Coté syndicat, il s'agit désormais de prendre le taureau par les cornes. Celui qui osera renverser la table à laquelle il est installé aura, à mon sens, l'avantage. Mais cela passera probablement par le fait de changer les hommes, finalement de faire passer l'intérêt commun avant celui de ceux qui sont en place. Qui aura ce courage? Qui osera? Il faudra changer les hommes (au moins en partie), changer le fonctionnement des détachements syndicaux; peut-être privilégier des 1/3 temps ou des mi-temps, plutôt qu'un détachement constant, précisément pour, toujours, garder un pied sur le terrain. Il faudra en finir avec les détachements consécutifs. Ce détachement doit être une étape dans la vie d'un policier, et non une fin en soit, quelque chose de pérenne. Syndicaliste n'est pas un métier permanent, de carrière. Qu'il soit un prélude à autre chose, comme une carrière politique, n'est pas un problème, mais chaque chose en son temps. On ne peut être délégué syndical et figure politique en même temps. Cela n'est pas concevable moralement. Il faudra également en finir avec les avancements "éclair" de certains.

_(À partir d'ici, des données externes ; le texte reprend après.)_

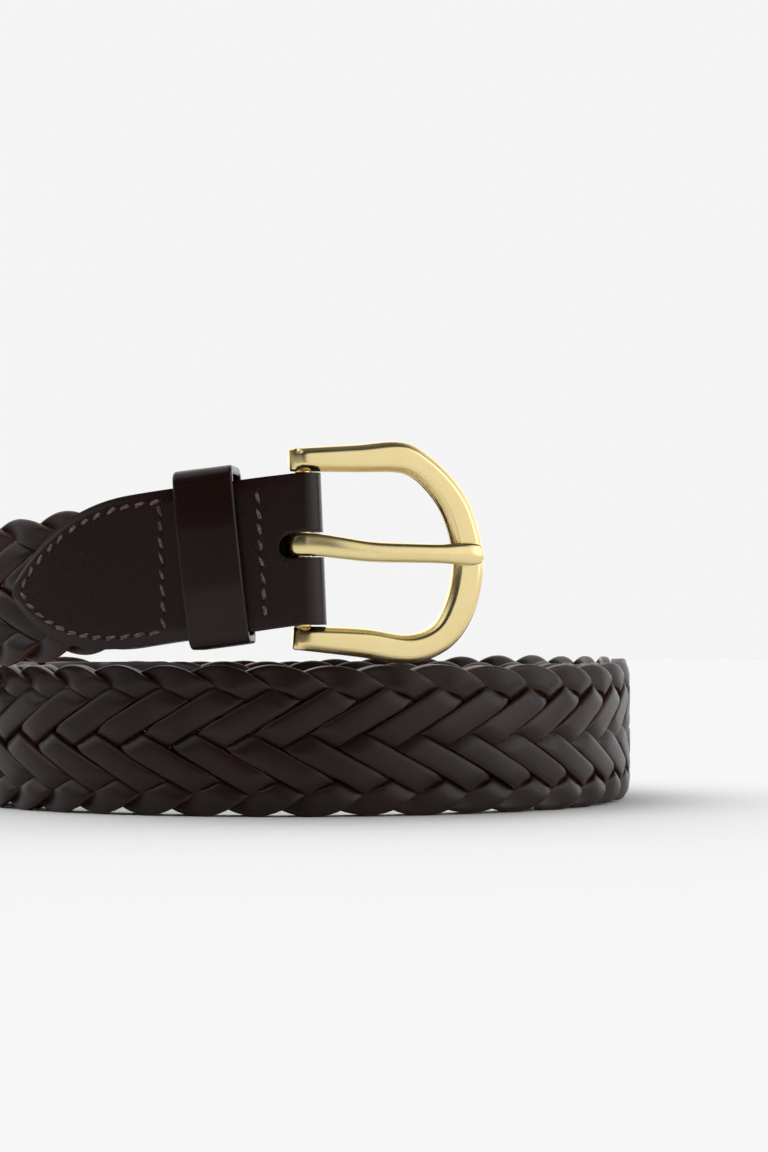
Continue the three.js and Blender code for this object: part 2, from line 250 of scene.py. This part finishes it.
# Points of the strap's middle line, from the bar back to the inside of the coil, and how far back each is.
line_angles = numpy.linspace(coil_rows[-1, 0], coil_rows[0, 0], 6001)
line_layers, line_bulge, line_climb, line_rise = through(coil_rows[:, 0], coil_rows[:, 1:], line_angles).T
line_radius = ring_radius * (1 + line_bulge) + line_layers * turn_step
line_round = numpy.radians(line_angles)
bar_rise = bar_place[2] - belt_width / 2 - crossing_height
line_height = belt_width / 2 + numpy.maximum(line_climb, 0) * crossing_height
line_height += numpy.maximum(line_rise, 0) * bar_rise
line_x = line_radius * numpy.sin(line_round)
line_y = -line_radius * numpy.cos(line_round)
line_points = numpy.column_stack((line_x, line_y, line_height))
line_points[:, :2] += bar_place[:2] - line_points[0, :2]
line_steps = numpy.linalg.norm(numpy.diff(line_points, axis=0), axis=1)
line_back = numpy.concatenate(([0], numpy.cumsum(line_steps)))
line_ahead = -numpy.gradient(line_points, line_back, axis=0)


def strap_at(back):
    """The strap's middle and its directions, level ahead, up and outwards, at distances back from the bar."""
    back = numpy.asarray(back, dtype=float)
    middle = numpy.column_stack([numpy.interp(back, line_back, line_points[:, i]) for i in range(3)])
    ahead = numpy.column_stack([numpy.interp(back, line_back, line_ahead[:, i]) for i in range(3)])
    ahead[:, 2] = 0
    ahead /= numpy.linalg.norm(ahead, axis=1)[:, None]
    up = numpy.tile((0.0, 0.0, 1.0), (len(back), 1))
    out = numpy.cross(ahead, up)
    tip_start = braid_end - tip_overlap
    easing = smoothstep(back, tip_start - tip_overlap - tip_length, tip_start)
    return middle - out * (tip_ease * easing)[:, None], ahead, up, out


def on_strap(back, out, up):
    """Points at distances back from the bar, out of the coil and up from the strap's middle line."""
    middle, ahead, upwards, outwards = strap_at(back)
    return middle + outwards * numpy.asarray(out)[:, None] + upwards * numpy.asarray(up)[:, None]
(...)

Messieurs... ah oui, un petit mot en passant... combien de femmes voit-on dans les représentants syndicaux de premier ordre? une seule sur, au moins, sept syndicats.... là aussi, il y a à y revoir...
bref... Messieurs, la balle est dans votre camp. N'oubliez pas ce pour quoi vous êtes là, l'intérêt général. Notre pays a besoin de réformer. En profondeur. Et notre paysage syndical également.
A vos marques, prêt, feu...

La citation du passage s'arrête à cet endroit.